И снова все решает атмосфера личных отношений. Японские друзья, работающие переводчиками на западно-восточных торговых переговорах, рассказывают, что и там происходит то же самое. Подписи под контрактами «ставятся сами по себе», как только установлен эмоциональный контакт. Так что желание приступать с японцами сразу «к делу» – плохая стратегия. Уважительные поначалу, а затем более свободные отношения – вот ключ к любому личному контакту. И в повседневной жизни они также являются ее важнейшей составляющей.
На собственном опыте я убедился, что японцы скорее предпочтут культивировать недоразумение, нежели решатся на разрыв взаимоотношений.
В цветочном магазинчике я спросил, где находится остановка такого-то трамвая (в то время в Киото еще ходили трамваи). Продавец не очень хорошо меня понял, но признание этого показалось бы ему чрезвычайно невежливым. Поэтому он трижды обвел меня вокруг площади, усыпанной остановками различного общественного транспорта, в надежде на то, что моя проблема разрешится сама собой. По крайней мере, он сделал все, что мог в данной ситуации: он не бросил меня одного. Когда же наконец появился нужный мне трамвай, то оказалось, что его остановка расположена прямо перед цветочным магазинчиком. Я заметил, как был разочарован продавец, когда я, смеясь, поднимался в трамвай: возможно, я остался у него в долгу, но в каком? В итоге он, с одной стороны, вздохнул с облегчением, а с другой – был пристыжен.
Я благодарен Максу Фришу за одну чудесную японскую дорожную историю. Молодой ученый-германист, который был его гидом, постоянно заговаривал с ним о Шиллере, он даже именовал поэта «мой Шиллер». Таким образом, гость конечно же был просто обязан вести со своим спутником беседы о Шиллере.
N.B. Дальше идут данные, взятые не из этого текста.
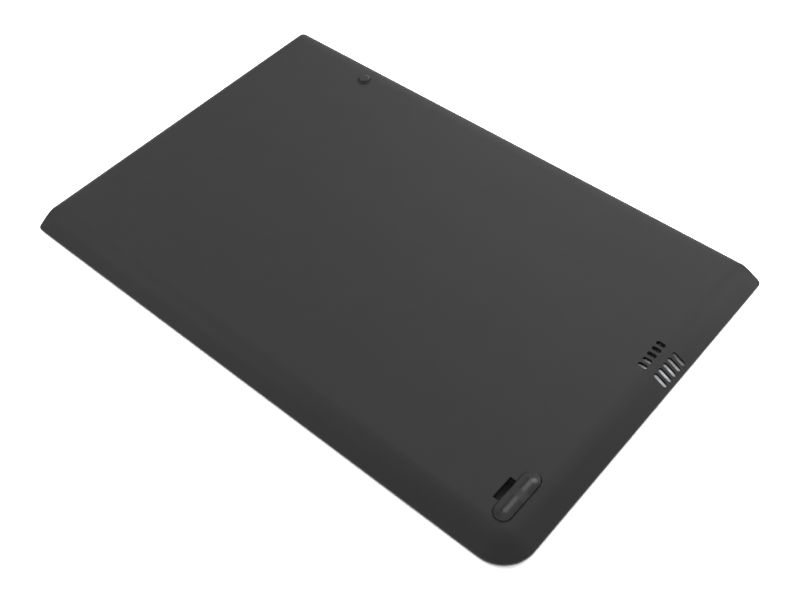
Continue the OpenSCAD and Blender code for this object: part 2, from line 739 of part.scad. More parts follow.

В конце путешествия вопрос о том, что же именно в Шиллере так интересует японца, уже не казался бестактным.
– По правде говоря, ничего, – признался тот. – Но ведь вы, господин Фриш, очень интересуетесь Шиллером.
– Честно говоря, не очень, – пришлось признаться Фришу.
Недоразумение удалось рассеять: спутник Фриша первоначально имел в виду совсем другое – он хотел сказать не «мой Шиллер», а «мои ученики»[76]. Маленькая ошибка в произношении с большими последствиями для всей поездки. Для японца – повод для харакири, если бы он за это время не освоился со знаменитым гостем настолько, чтобы просто посмеяться над своей ошибкой имеете с ним. Шиллер хоть и оказался ни при чем, но все-таки сослужил свою службу.
Самую загадочную из всех историй рассказала мне двадцать лет назад одна японская студентка. История касалась ее обучения.
Молодой человек был сокурсником ее брата, который (как и она сама) долгое время провел за границей, однако теперь считал необходимым устроить благочинное замужество сестры. Молодого человека, которого он держал на примете, он ввел в дом как своего друга. Сестра обращалась к нему в этом качестве, употребляя особую японскую вежливую форму «аната». Постепенно женитьба оказалась делом решенным. И тут перед молодой женщиной возникла проблема: она уже не знала, как ей теперь обращаться к своему будущему мужу.
76
Японец произносил «mein Schiller» вместо «meine Schuler» (нем.).